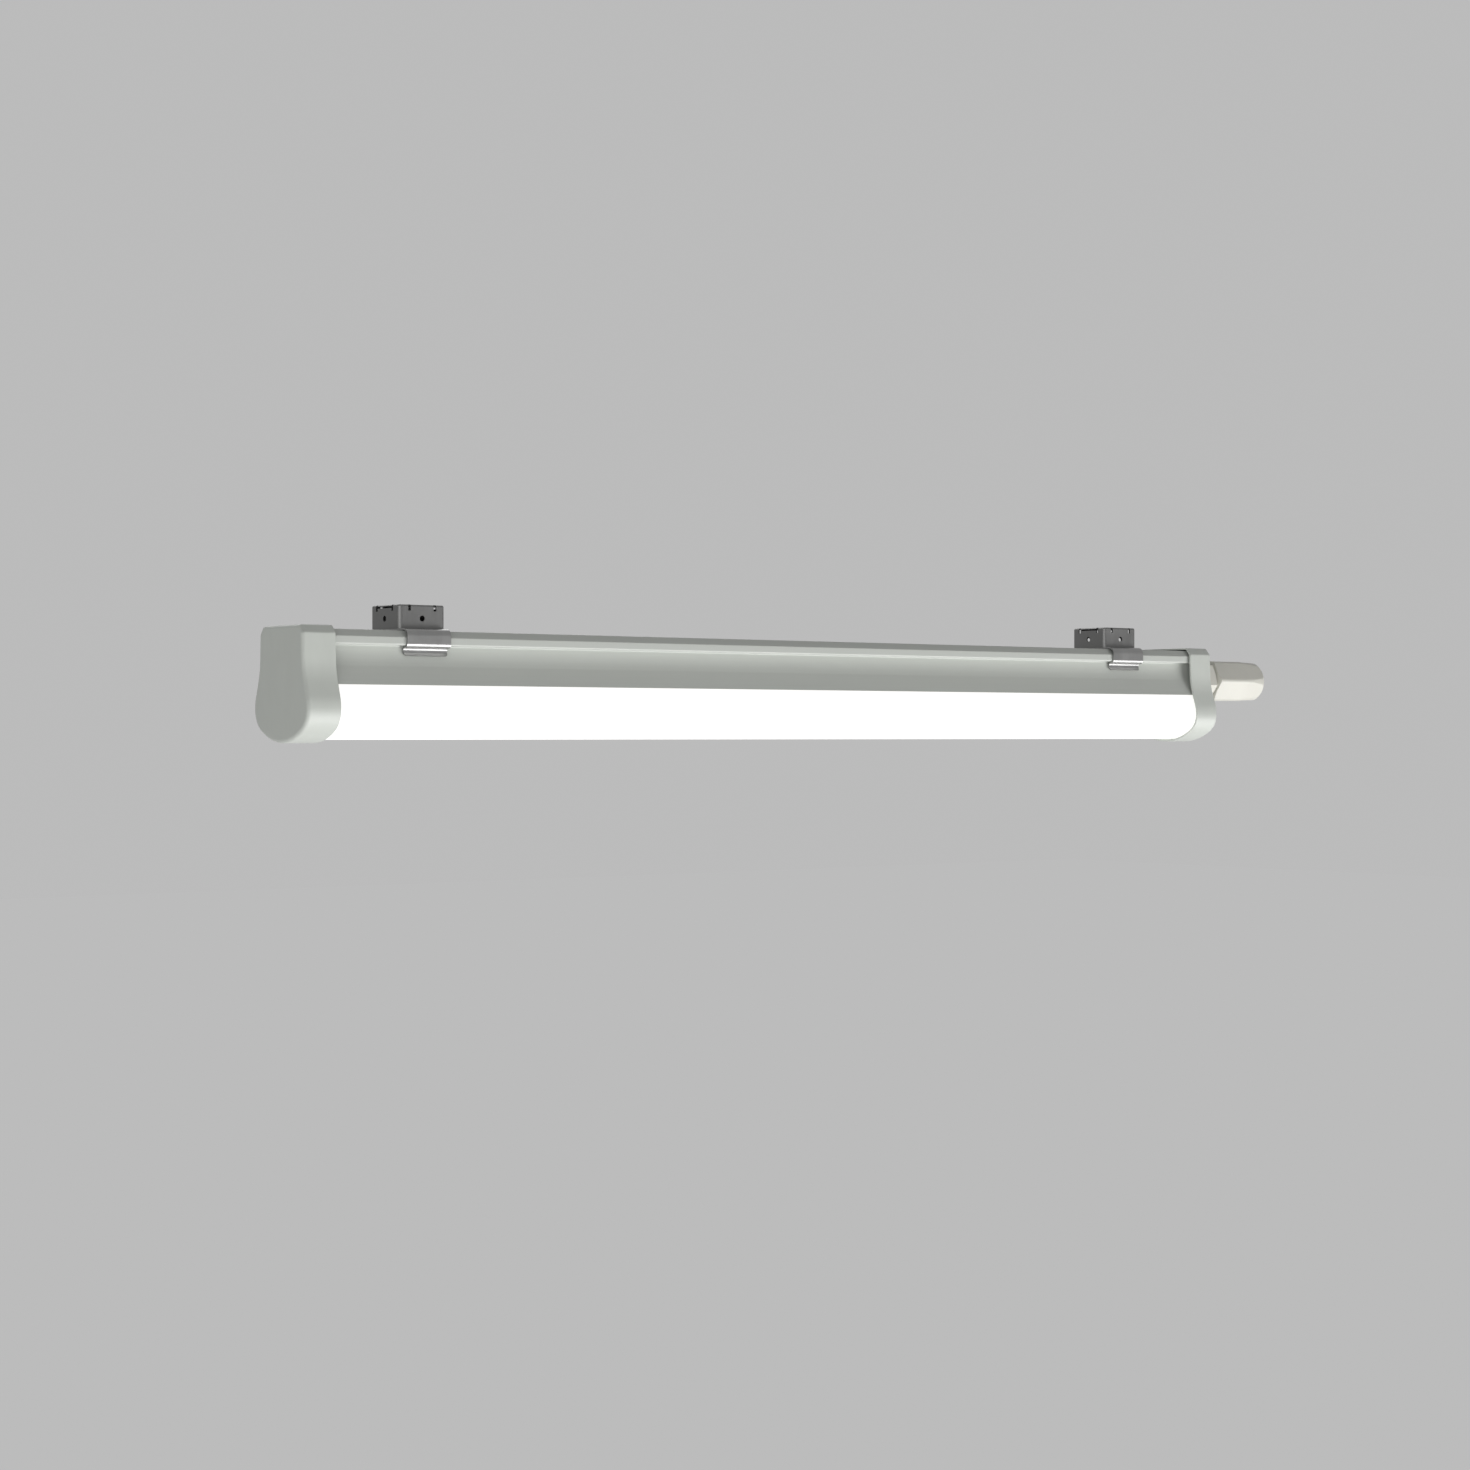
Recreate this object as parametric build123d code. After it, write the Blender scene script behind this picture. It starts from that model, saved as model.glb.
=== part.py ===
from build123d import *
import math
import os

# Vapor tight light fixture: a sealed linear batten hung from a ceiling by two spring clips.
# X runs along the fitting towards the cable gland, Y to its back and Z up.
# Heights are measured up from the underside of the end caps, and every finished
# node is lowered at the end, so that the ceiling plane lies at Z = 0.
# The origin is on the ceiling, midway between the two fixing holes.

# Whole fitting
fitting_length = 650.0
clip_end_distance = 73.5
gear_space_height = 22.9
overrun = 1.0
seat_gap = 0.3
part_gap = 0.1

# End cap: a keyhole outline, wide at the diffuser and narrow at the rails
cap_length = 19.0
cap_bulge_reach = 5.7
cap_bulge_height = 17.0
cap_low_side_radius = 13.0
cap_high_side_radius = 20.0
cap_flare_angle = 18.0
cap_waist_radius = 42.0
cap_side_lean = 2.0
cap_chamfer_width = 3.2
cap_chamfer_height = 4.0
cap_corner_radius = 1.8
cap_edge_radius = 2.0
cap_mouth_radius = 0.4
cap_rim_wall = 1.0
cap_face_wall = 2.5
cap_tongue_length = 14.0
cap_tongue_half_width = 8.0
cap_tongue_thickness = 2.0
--
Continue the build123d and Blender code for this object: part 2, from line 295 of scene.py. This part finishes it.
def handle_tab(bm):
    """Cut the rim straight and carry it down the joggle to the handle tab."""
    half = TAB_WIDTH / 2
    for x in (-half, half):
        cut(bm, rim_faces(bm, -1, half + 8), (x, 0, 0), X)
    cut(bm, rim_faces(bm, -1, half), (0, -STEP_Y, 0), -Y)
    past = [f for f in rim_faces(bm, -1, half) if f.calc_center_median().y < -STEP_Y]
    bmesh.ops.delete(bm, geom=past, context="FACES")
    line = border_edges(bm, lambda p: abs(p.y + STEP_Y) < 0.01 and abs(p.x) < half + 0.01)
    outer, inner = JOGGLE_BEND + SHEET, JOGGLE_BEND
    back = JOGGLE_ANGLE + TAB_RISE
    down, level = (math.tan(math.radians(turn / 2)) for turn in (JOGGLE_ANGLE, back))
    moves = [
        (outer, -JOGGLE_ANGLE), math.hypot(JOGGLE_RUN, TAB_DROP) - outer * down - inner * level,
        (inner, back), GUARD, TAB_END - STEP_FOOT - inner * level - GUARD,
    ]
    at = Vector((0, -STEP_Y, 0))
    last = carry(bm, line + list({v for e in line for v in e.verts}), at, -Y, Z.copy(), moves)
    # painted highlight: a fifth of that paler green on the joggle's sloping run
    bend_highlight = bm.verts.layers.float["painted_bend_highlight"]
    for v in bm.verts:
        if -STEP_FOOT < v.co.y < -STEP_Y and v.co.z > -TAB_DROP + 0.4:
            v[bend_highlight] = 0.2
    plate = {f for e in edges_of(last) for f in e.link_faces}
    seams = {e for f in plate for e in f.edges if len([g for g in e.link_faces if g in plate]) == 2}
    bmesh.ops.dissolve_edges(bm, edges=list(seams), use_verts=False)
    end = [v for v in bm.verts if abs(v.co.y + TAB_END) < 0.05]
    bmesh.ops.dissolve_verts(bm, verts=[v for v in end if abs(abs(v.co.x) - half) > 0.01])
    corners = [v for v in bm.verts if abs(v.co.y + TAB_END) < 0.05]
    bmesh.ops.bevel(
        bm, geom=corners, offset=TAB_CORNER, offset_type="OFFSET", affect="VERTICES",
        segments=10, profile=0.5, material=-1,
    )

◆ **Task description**
Starting at the line that contains "Recreate this object", repeat each line exactly, and stop after the line that contains "cap_tongue_thickness = 2.0".

◆ **Exercise response**
Recreate this object as parametric build123d code. After it, write the Blender scene script behind this picture. It starts from that model, saved as model.glb.
=== part.py ===
from build123d import *
import math
import os

# Vapor tight light fixture: a sealed linear batten hung from a ceiling by two spring clips.
# X runs along the fitting towards the cable gland, Y to its back and Z up.
# Heights are measured up from the underside of the end caps, and every finished
# node is lowered at the end, so that the ceiling plane lies at Z = 0.
# The origin is on the ceiling, midway between the two fixing holes.

# Whole fitting
fitting_length = 650.0
clip_end_distance = 73.5
gear_space_height = 22.9
overrun = 1.0
seat_gap = 0.3
part_gap = 0.1

# End cap: a keyhole outline, wide at the diffuser and narrow at the rails
cap_length = 19.0
cap_bulge_reach = 5.7
cap_bulge_height = 17.0
cap_low_side_radius = 13.0
cap_high_side_radius = 20.0
cap_flare_angle = 18.0
cap_waist_radius = 42.0
cap_side_lean = 2.0
cap_chamfer_width = 3.2
cap_chamfer_height = 4.0
cap_corner_radius = 1.8
cap_edge_radius = 2.0
cap_mouth_radius = 0.4
cap_rim_wall = 1.0
cap_face_wall = 2.5
cap_tongue_length = 14.0
cap_tongue_half_width = 8.0
cap_tongue_thickness = 2.0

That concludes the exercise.